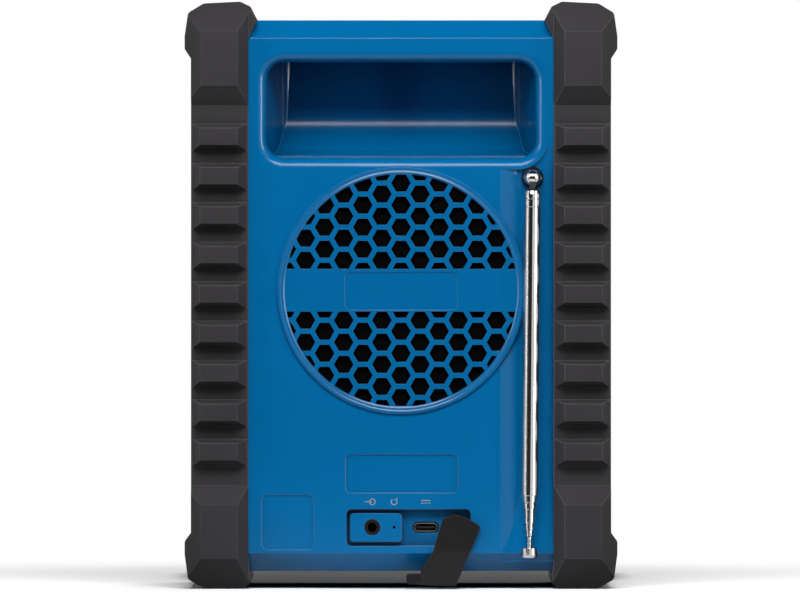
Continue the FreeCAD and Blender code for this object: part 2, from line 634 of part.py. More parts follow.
def board(name, y, top, holes):
    plate = block(name + "_plate", ("-54", "54"), (y, y + "+board_thick"), ("136", top))
    keep(name, cut(name, plate, *holes))


def boards():
    holes = [rod(f"board_hole_{k}", "Y", 1.3, "0", "45", (str(x), str(z)))
             for k, (x, z) in enumerate(BOARD_POSTS)]
    board("control_board", "board_y", "197", holes)
    board("main_board", "main_board_y", "200", holes)
    spacers = [rod(f"spacer_{k}", "Y", 2.6, "main_board_y+board_thick", "board_y", (str(x), str(z)))
               for k, (x, z) in enumerate(BOARD_POSTS)]
    keep("board_spacers", group("board_spacers", *spacers))
    chips = [((-30, -14), (146, 162), 3.0), ((4, 20), (150, 162), 2.0), ((26, 40), (172, 190), 6.0),
             ((-40, -24), (174, 190), 2.4), ((-6, 2), (174, 182), 8.0)]
    pieces = [block(f"chip_{k}", (str(x[0]), str(x[1])),
                    ("main_board_y+board_thick", f"main_board_y+board_thick+{tall}"), (str(z[0]), str(z[1])))
              for k, (x, z, tall) in enumerate(chips)]
    keep("board_parts", group("board_parts", *pieces))


# Ports

def ports():
    board = ("-31", "-29.4")
    keep("port_board", block("port_board", ("-19", "16"), board, ("12", "34")))
    back = "bay_deep+bay_floor+0.1-cabinet_back"
    case = fuse("jack_case",
                rod("jack_nose_rod", "Y", "jack_nose", "island_drop-cabinet_back", back,
                    ("jack_x", "port_z")),
                block("jack_block", ("jack_x-4.2", "jack_x+4.2"), (back, board[0]), ("port_z-4", "port_z+4")))
    bore = rod("jack_bore", "Y", "jack_bore", "-60", "island_drop+jack_deep-cabinet_back",
               ("jack_x", "port_z"))
    keep("jack_socket", cut("jack_socket", case, bore))
    wide, tall = D.usb_width / 2, D.usb_tall / 2
    shell = prism("usb_shell", "XZ_Plane",
                  rectangle(D.usb_x - wide, D.usb_x + wide, D.port_z - tall, D.port_z + tall, 1.6),
                  "bay_deep-0.4-cabinet_back", board[0])
    mouth = prism("usb_mouth", "XZ_Plane",
                  rectangle(D.usb_x - wide + 0.3, D.usb_x + wide - 0.3, D.port_z - tall + 0.3,
                            D.port_z + tall - 0.3, 1.3),
                  "-60", "-40.4")
    tongue = block("usb_tongue", ("usb_x-3.3", "usb_x+3.3"), ("-46.4", "-40"), ("port_z-0.35", "port_z+0.35"))
    keep("usb_c_socket", fuse("usb_c_socket", cut("usb_opened", shell, mouth), tongue))
    keep("reset_switch", block("reset_switch", ("reset_x-2.6", "reset_x+2.6"), ("-39", board[0]),
                               ("port_z-2.6", "port_z+2.6")))
    keep("reset_button", rod("reset_button", "Y", 1.3, "-41", "-39.4", ("reset_x", "port_z")))


def port_cover():
    """The rubber cover hangs open from a stem at the right end of the bay, its tip turned outwards."""
    root = -(D.cabinet_back + D.cover_gap)
    tip = root - D.cover_kick
    thick, long = D.cover_thick, D.cover_long
    side = outline([(root, D.cover_high), (root, -9), (tip, -long), (tip - thick, 0.6 - long),
                    (root - thick, -8.4), (root - thick, D.cover_high)], [0, 14, 0.4, 0.8, 14, 0.8])
    face = outline([(-1.3, 5.3), (-5.9, 3.4), (-8.1, -3.8), (-9.6, -9.0), (-13.0, -14.3), (-16.6, -21.3),
                    (-1.1, -21.9), (8.4, 0.4), (3.4, 3.4)], [2.5, 1.5, 0, 6, 0, 0.8, 0.8, 1.2, 2])
    strap = common("cover_strap", prism("cover_side", "YZ_Plane", side, "-20", "20"),
                   prism("cover_face", "XZ_Plane", face, "-70", "-40"))
    stem = outline([(0, -52.5), (D.stem_radius, -52.5), (D.stem_radius, -44.7), (2.4, -44.5), (1.9, -43.2),
                    (0, -42.4)])
    plug = prism("cover_plug", "XZ_Plane", rectangle(-19.6, -13.7, -21.2, -17.2, 1.2), f"{tip - 1.7}",
                 f"{tip - 1.7}+plug_long")
    cover = fuse("port_cover", strap, turned("cover_stem", "XY_Plane", stem), plug)
    keep("port_cover", put(cover, "cover_x", "0", "cover_z"))


# Antenna, drawn about its pivot and hung with a slight lean

def hang(name, thing):
    put(thing, "pivot_x", "pivot_y", "pivot_z", turn=Rotation(Vector(0, 1, 0), D.antenna_lean))
    return keep(name, thing)


def antenna_root():
    back = -D.cabinet_back - D.pivot_y
    bore, outer = D.swivel_radius + D.fit, D.bush_radius
    bush = outline([(bore + 0.15, back - 0.5), (outer - 0.3, back - 0.5), (outer, back), (outer, 10),
                    (bore, 10), (bore, back + 0.6), (bore + 0.15, back + 0.3)])
    hang("antenna_bush", turned("antenna_bush", "XY_Plane", bush))
    radius = D.swivel_radius
    post = [Part.Arc(Vector(0, -radius, 0), Vector(radius * math.sqrt(0.5), -radius * math.sqrt(0.5), 0),
                     Vector(radius, 0, 0)),
            *[Part.LineSegment(Vector(*a, 0), Vector(*b, 0)) for a, b in
              (((radius, 0), (radius, 14.9)), ((radius, 14.9), (2.2, 14.9)), ((2.2, 14.9), (2.2, 17.2)),
               ((2.2, 17.2), (0, 17.2)), ((0, 17.2), (0, -radius)))]]
    swivel = turned("swivel_post", "XY_Plane", post)
    slot = block("swivel_slot", ("-slot_width/2", "slot_width/2"), ("-10", "eye_radius+0.4"), ("-10", "10"))
    pin_bore = rod("swivel_pin_bore", "X", "pin_radius", "-10", "10", ("0", "0"))
    hang("antenna_swivel", cut("antenna_swivel", swivel, slot, pin_bore))
    washer = outline([(2.25, 15.0), (4.6, 15.0), (4.6, 16.4), (2.25, 16.4)])
    hang("antenna_nut", turned("antenna_nut", "XY_Plane", washer))
    hang("antenna_pin", group("antenna_pin", rod("pin_rod", "X", "pin_radius", "-2.9", "2.9", ("0", "0"))))


def antenna_tang():
    eye = rod("tang_eye", "X", "eye_radius", "-tang_thick/2", "tang_thick/2", ("0", "0"))
    blade = prism("tang_blade", "YZ_Plane",
                  outline([(-1.9, 0), (1.9, 0), (2.5, -4.2), (2.5, -5.6), (-2.5, -5.6), (-2.5, -4.2)]),
                  "-tang_thick/2", "tang_thick/2")
    plug = rod("tang_plug", "Z", 2.75, "tube_top-3.2", "tube_top-0.2", ("0", "0"))
    bore = rod("tang_bore", "X", "pin_radius+fit", "-5", "5", ("0", "0"))
    hang("antenna_tang", cut("antenna_tang", fuse("tang_solid", eye, blade, plug), bore))


def antenna_tubes():
    for number, (radius, end) in enumerate(TUBES, start=1):
        low = end - D.pivot_z
        top = D.tube_top - (number - 1) * 0.6 - (0 if number == 1 else 3.4)
        bore = TUBES[number][0] + D.fit if number < len(TUBES) else D.rod_radius + D.fit
        lip = 0.2
        points = [(bore, low), (radius - lip, low), (radius, low + lip)]
        if number == 1:
            for ring in (-11.0, -8.0):
                points += [(radius, ring - 0.2), (radius - 0.25, ring), (radius, ring + 0.2)]
            points += [(radius, top - 1.2), (radius - 0.3, top), (bore, top)]
        else:
            points += [(radius, top), (bore, top)]
        tube = turned(f"tube_{number}", "XZ_Plane", outline(points))
        hang(f"antenna_tube_{number}", tube)
    low, top = ROD_END - D.pivot_z, D.tube_top - 7.0
    rod_half = rectangle(0, D.rod_radius, low, top)
    hang("antenna_rod", turned("antenna_rod", "XZ_Plane", rod_half))
    tip = outline([(0, low - D.tip_tall), (D.tip_radius, low - D.tip_tall), (D.tip_radius, low), (0, low)],
                  [0, 1.2, 0.5, 0])
    hang("antenna_tip", turned("antenna_tip", "XZ_Plane", tip))


# Battery and screws

def battery():
    cells = [rod(f"cell_{k}", "X", "cell_radius", "-cell_long/2", "cell_long/2", (str(y), "cell_z"))
             for k, y in enumerate(CELL_PLACES)]
    keep("battery_cells", group("battery_cells", *cells))
    tray = block("battery_tray", ("-cell_long/2-3", "cell_long/2+3"), ("-19.5", "23.5"),
                 ("cabinet_bottom+wall", "cell_z+3"))
    beds = [rod(f"cell_bed_{k}", "X", "cell_radius+fit", "-cell_long/2-0.1", "cell_long/2+0.1",
                (str(y), "cell_z")) for k, y in enumerate(CELL_PLACES)]
    keep("battery_holder", cut("battery_holder", tray, *beds))


def screws():
    shanks = screw_columns("shell_shank", "screw_radius", "4-cabinet_back", "22")
    heads = screw_columns("shell_head", "screw_head", "0.8-cabinet_back", "4-cabinet_back")
    keep("shell_screws", group("shell_screws", *[fuse(f"shell_screw_{k}", *pair)
                                                 for k, pair in enumerate(zip(shanks, heads))]))
    shanks = foot_screw_rods("foot_shank", "screw_radius", "3.4", "13")
    heads = foot_screw_rods("foot_head", "screw_head", "0.9", "3.4")
    keep("bumper_screws", group("bumper_screws", *[fuse(f"foot_screw_{k}", *pair)
                                                   for k, pair in enumerate(zip(shanks, heads))]))


# The whole radio

seal = seal_ring()
rear_shell(seal)
front_shell(seal)
keep("shell_seal", seal)
front_fascia()
bumpers()
grille("rear_grille", "cabinet_back", -1, "grille_z", True)
grille("front_grille", "cabinet_back+fascia_thick", 1, "front_grille_z", False)
speaker()
bass_radiator()
display()
knob("volume_knob", -1)
knob("tuning_knob", 1)
buttons()
boards()
ports()
port_cover()
antenna_root()
antenna_tang()
antenna_tubes()
battery()
screws()
doc.recompute()

broken = [thing.Name for thing in doc.Objects if {"Invalid", "Error"} & set(thing.State)]
bad = [name for name, thing in parts.items() if thing.Shape.isNull() or not thing.Shape.isValid()]
if broken or bad:
    raise RuntimeError(f"failed objects {broken}, bad shapes {bad}")

os.makedirs("parts", exist_ok=True)
for name, thing in parts.items():
    thing.Shape.exportStep(f"parts/{name}.step")
    box = thing.Shape.BoundBox
    print(f"{name}: {len(thing.Shape.Solids)} solids, {thing.Shape.Volume:.0f} mm3, "
          f"X {box.XMin:.1f} {box.XMax:.1f} Y {box.YMin:.1f} {box.YMax:.1f} Z {box.ZMin:.1f} {box.ZMax:.1f}")
print(len(parts), "nodes")
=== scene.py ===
"""A jobsite radio seen from the rear, dressed for a studio picture."""

import logging
import math
from dataclasses import dataclass
from enum import Enum
from typing import Any

import bmesh
import bpy
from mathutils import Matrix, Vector


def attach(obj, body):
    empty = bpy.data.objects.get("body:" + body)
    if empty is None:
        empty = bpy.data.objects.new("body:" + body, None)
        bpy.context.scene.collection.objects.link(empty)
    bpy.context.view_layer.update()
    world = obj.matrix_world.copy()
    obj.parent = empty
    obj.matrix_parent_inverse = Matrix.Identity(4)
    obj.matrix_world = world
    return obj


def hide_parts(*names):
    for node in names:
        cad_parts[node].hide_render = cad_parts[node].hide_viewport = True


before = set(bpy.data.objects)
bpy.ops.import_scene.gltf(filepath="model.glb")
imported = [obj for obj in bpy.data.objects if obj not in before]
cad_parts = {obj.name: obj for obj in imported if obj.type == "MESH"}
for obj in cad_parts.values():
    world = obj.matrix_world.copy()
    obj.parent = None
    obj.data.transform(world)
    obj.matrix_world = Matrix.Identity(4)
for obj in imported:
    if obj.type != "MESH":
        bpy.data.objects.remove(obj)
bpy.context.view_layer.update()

log = logging.getLogger("radio")
MM = 0.001
ROOT = "cabinet"
SAME_POINT = 1e-7
Point = tuple[float, float, float]
Colour = tuple[float, float, float]
Stroke = list[tuple[float, float]]


def srgb(red: int, green: int, blue: int) -> Colour:
    """Turn a colour as a screen shows it into linear light.

    Args:
        red: Red from 0 to 255.
        green: Green from 0 to 255.
        blue: Blue from 0 to 255.

    Returns:
        The linear colour.
    """
    def linear(level: int) -> float:
        """One channel in linear light."""
        part = level / 255
        return part / 12.92 if part <= 0.04045 else ((part + 0.055) / 1.055) ** 2.4

    return linear(red), linear(green), linear(blue)


class Term:
    """A shader value that can be used in a Python formula."""

    def __init__(self, shader: "Shader", socket: Any) -> None:
        """Wrap a socket of a shader's node tree."""
        self.shader = shader
        self.socket = socket

    def math(self, operation: str, *values: Any) -> "Term":
        """Add a Math node.

        Args:
            operation: The node's operation.
            values: Its inputs, in order.

        Returns:
            The node's output.
        """
        inputs = {k: value for k, value in enumerate(values)}
        return self.shader.node("ShaderNodeMath", {"operation": operation}, inputs)

    def __add__(self, other: Any) -> "Term":
        """self + other."""
        return self.math("ADD", self, other)

    __radd__ = __add__

    def __sub__(self, other: Any) -> "Term":
        """self - other."""
        return self.math("SUBTRACT", self, other)

    def __rsub__(self, other: Any) -> "Term":
        """other - self."""
        return self.math("SUBTRACT", other, self)

    def __mul__(self, other: Any) -> "Term":
        """self * other."""
        return self.math("MULTIPLY", self, other)

    __rmul__ = __mul__


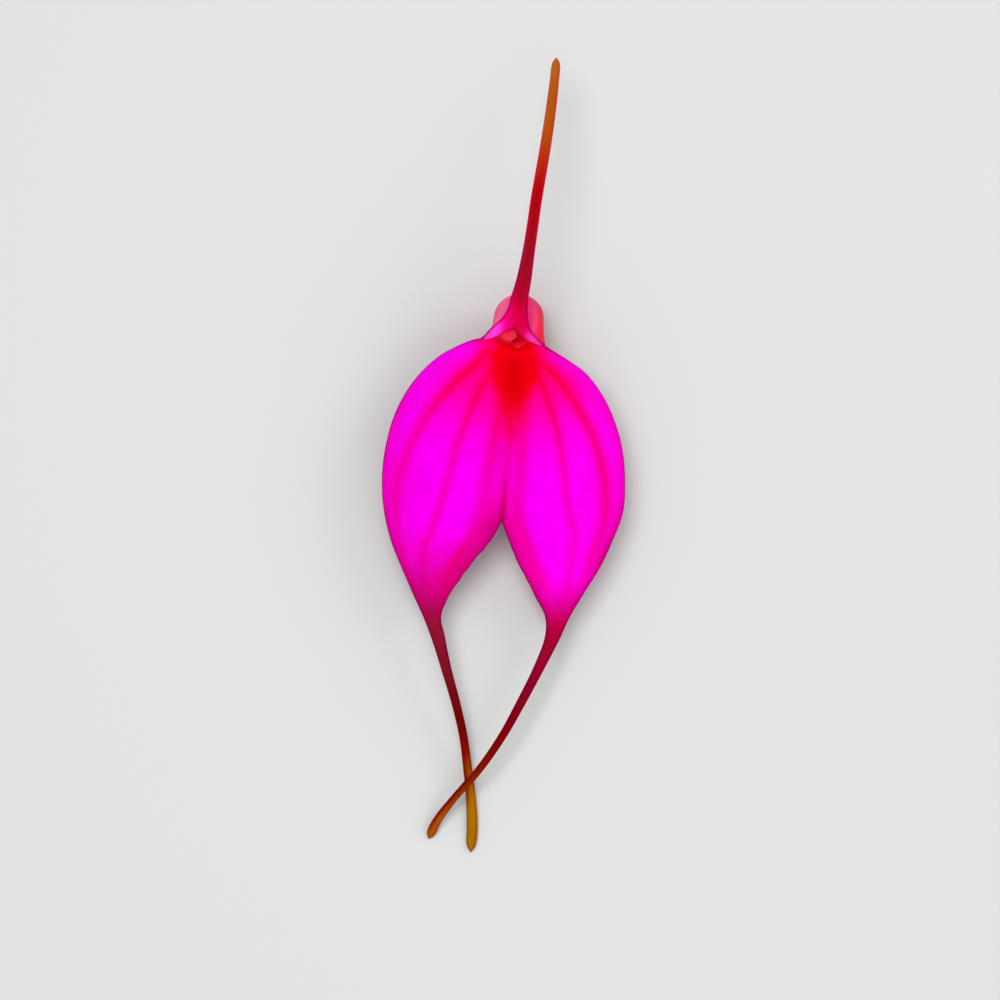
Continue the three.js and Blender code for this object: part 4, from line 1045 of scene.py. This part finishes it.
def tissue(name, roughness, gloss, mottle, pore, pore_depth, subsurface, margin=None):
    """Living tissue: its colour from the attribute tint, mottled, over a fine relief of cells.

    margin gives the colour, width and strength of a line of painted shade along the free edges. With it
    the tissue also gives off painted light where an attribute of the mesh asks for it.
    """
    material = bpy.data.materials.new(name)
    material.use_nodes = True
    tree = material.node_tree

    def made(kind, output, inputs=None, **settings):
        node = tree.nodes.new(kind)
        for key, value in settings.items():
            setattr(node, key, value)
        set_inputs(node, inputs or {})
        return node.outputs[output]

    def attribute(key, output="Fac"):
        return made("ShaderNodeAttribute", output, attribute_name=key)

    def mapped(value, low, high, to_low, to_high):
        ends = {"From Min": low, "From Max": high, "To Min": to_low, "To Max": to_high}
        return made("ShaderNodeMapRange", "Result", {"Value": value, **ends})

    def blended(share, colour, other, how):
        return made("ShaderNodeMix", 2, {0: share, 6: colour, 7: other}, data_type="RGBA", blend_type=how)

    tint = attribute("tint", "Color")
    place = made("ShaderNodeTexCoord", "Object")
    cloud = made("ShaderNodeTexNoise", "Fac", {"Vector": place, **CLOUD})
    cells = made("ShaderNodeTexVoronoi", "Distance", {"Vector": place, "Scale": pore})
    relief = {"Height": cells, "Strength": pore_depth, "Distance": CELL_HEIGHT}
    colour = blended(mapped(cloud, 0.35, 0.75, 0.0, mottle), tint, MOTTLED, "MULTIPLY")
    looks = {}
    if margin:
        # A thin line of painted shade along the free edges.
        edge_shade_colour, width, strength = margin
        line = mapped(attribute("rim"), 0.1, width, strength, 0.0)
        colour = blended(line, colour, (*linear(edge_shade_colour), 1), "MIX")
        # Painted light: the tissue gives off light in its own colour where the attribute asks for it.
        looks = {"Emission Color": tint, "Emission Strength": attribute("glow")}
    set_inputs(tree.nodes["Principled BSDF"], {
        "Base Color": colour,
        "Normal": made("ShaderNodeBump", "Normal", relief),
        "Roughness": mapped(cloud, 0.0, 1.0, roughness + POLISH[0], roughness + POLISH[1]),
        "Specular IOR Level": gloss,
        "Specular Tint": tint,
        "Subsurface Weight": subsurface,
        "Subsurface Radius": LIGHT_DEPTHS,
        "Subsurface Scale": LIGHT_DEPTH,
        **looks,
    })
    return material


def finish_piece(piece, material, slot, *nodes):
    piece.data.materials.append(material)
    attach(piece, "root")
    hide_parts(*nodes)


# ---------- Floor, light and camera ----------
CAMERA_DISTANCE = 562.5
CAMERA_LENS = 135
CAMERA_SENSOR = 36
CAMERA_NEAR = 0.01
VIEW_CENTRE = (-2.25, -24.3)  # of the face of the flower, in the middle of the picture
FLOOR_HALF = 2.0
FLOOR_GREY = (0.5, 0.5, 0.49, 1)
SKY = (0.95, 0.97, 1.0, 1)
SKY_STRENGTH = 0.6
LAMPS = [  # name, place, size and power
    ("key", (-0.12, 0.1, 0.68), 0.35, 3.3), ("fill", (0.12, -0.4, 0.5), 0.5, 1.3),
    ("side", (0.42, 0.2, 0.34), 0.3, 0.9),
]
LAMP_AIM = (0, 0, 0.01)


def studio():
    corners = [(FLOOR_HALF * x, FLOOR_HALF * y, 0) for x, y in ((-1, -1), (1, -1), (1, 1), (-1, 1))]
    mesh = bpy.data.meshes.new("floor")
    mesh.from_pydata(corners, [], [(0, 1, 2, 3)])
    material = bpy.data.materials.new("floor")
    material.use_nodes = True
    set_inputs(material.node_tree.nodes["Principled BSDF"], {"Base Color": FLOOR_GREY, "Roughness": 0.9})
    mesh.materials.append(material)
    floor = linked("floor", mesh)

    world = bpy.data.worlds.new("studio")
    bpy.context.scene.world = world
    world.use_nodes = True
    set_inputs(world.node_tree.nodes["Background"], {"Color": SKY, "Strength": SKY_STRENGTH})

    for name, place, size, power in LAMPS:
        light = bpy.data.lights.new(name, "AREA")
        light.size = size
        light.energy = power
        lamp = linked(name, light)
        lamp.location = place
        lamp.rotation_euler = (Vector(LAMP_AIM) - lamp.location).to_track_quat("-Z", "Y").to_euler()


def camera():
    lens = bpy.data.cameras.new("camera")
    lens.lens = CAMERA_LENS
    lens.sensor_width = CAMERA_SENSOR
    lens.clip_start = CAMERA_NEAR
    view = linked("camera", lens)
    view.location = (TO_ROW @ Vector((*VIEW_CENTRE, CAMERA_DISTANCE))) * MM
    view.rotation_euler = (FACE_TILT, 0, 0)
    bpy.context.scene.camera = view


camera()
studio()
bpy.context.scene.view_settings.view_transform = "Standard"

# The sepals' margin is a thin line of painted shade along their free edges.
sepal_skin = tissue("sepal_skin", roughness=0.5, gloss=0.05, mottle=0.25, pore=7000.0, pore_depth=0.3,
                    subsurface=0.85, margin=((88, 0, 52), 0.4, 0.85))
inner_skin = tissue("inner_skin", roughness=0.45, gloss=0.25, mottle=0.12, pore=9000.0, pore_depth=0.2,
                    subsurface=0.6)
green_skin = tissue("green_skin", roughness=0.45, gloss=0.5, mottle=0.6, pore=5000.0, pore_depth=0.3,
                    subsurface=0.15)
paper_skin = tissue("paper_skin", roughness=0.7, gloss=0.3, mottle=0.6, pore=4000.0, pore_depth=0.3,
                    subsurface=0.3)

finish_piece(sepals(), sepal_skin, "sepals", "sepals")
finish_piece(petal("petal_left_blade", -1, PETAL_ROWS), inner_skin, "petals", "petal_left")
finish_piece(petal("petal_right_blade", 1, PETAL_ROWS[:RIGHT_PETAL_END]), inner_skin, "petals",
             "petal_right")
finish_piece(lip(), inner_skin, "lip", "lip")
finish_piece(column(), inner_skin, "column", "column")
finish_piece(ovary(), green_skin, "ovary", "ovary")
finish_piece(floral_bract(), paper_skin, "bract", "floral_bract")
finish_piece(peduncle(), green_skin, "stem", "peduncle")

● ● ● ● ● ● ●

Problem requirements -> From the records above, repeat exactly the lines from the one with "Continue the three.js" through the one with "relief of cells.", both included.

Full answer ->
Continue the three.js and Blender code for this object: part 4, from line 1045 of scene.py. This part finishes it.
def tissue(name, roughness, gloss, mottle, pore, pore_depth, subsurface, margin=None):
    """Living tissue: its colour from the attribute tint, mottled, over a fine relief of cells.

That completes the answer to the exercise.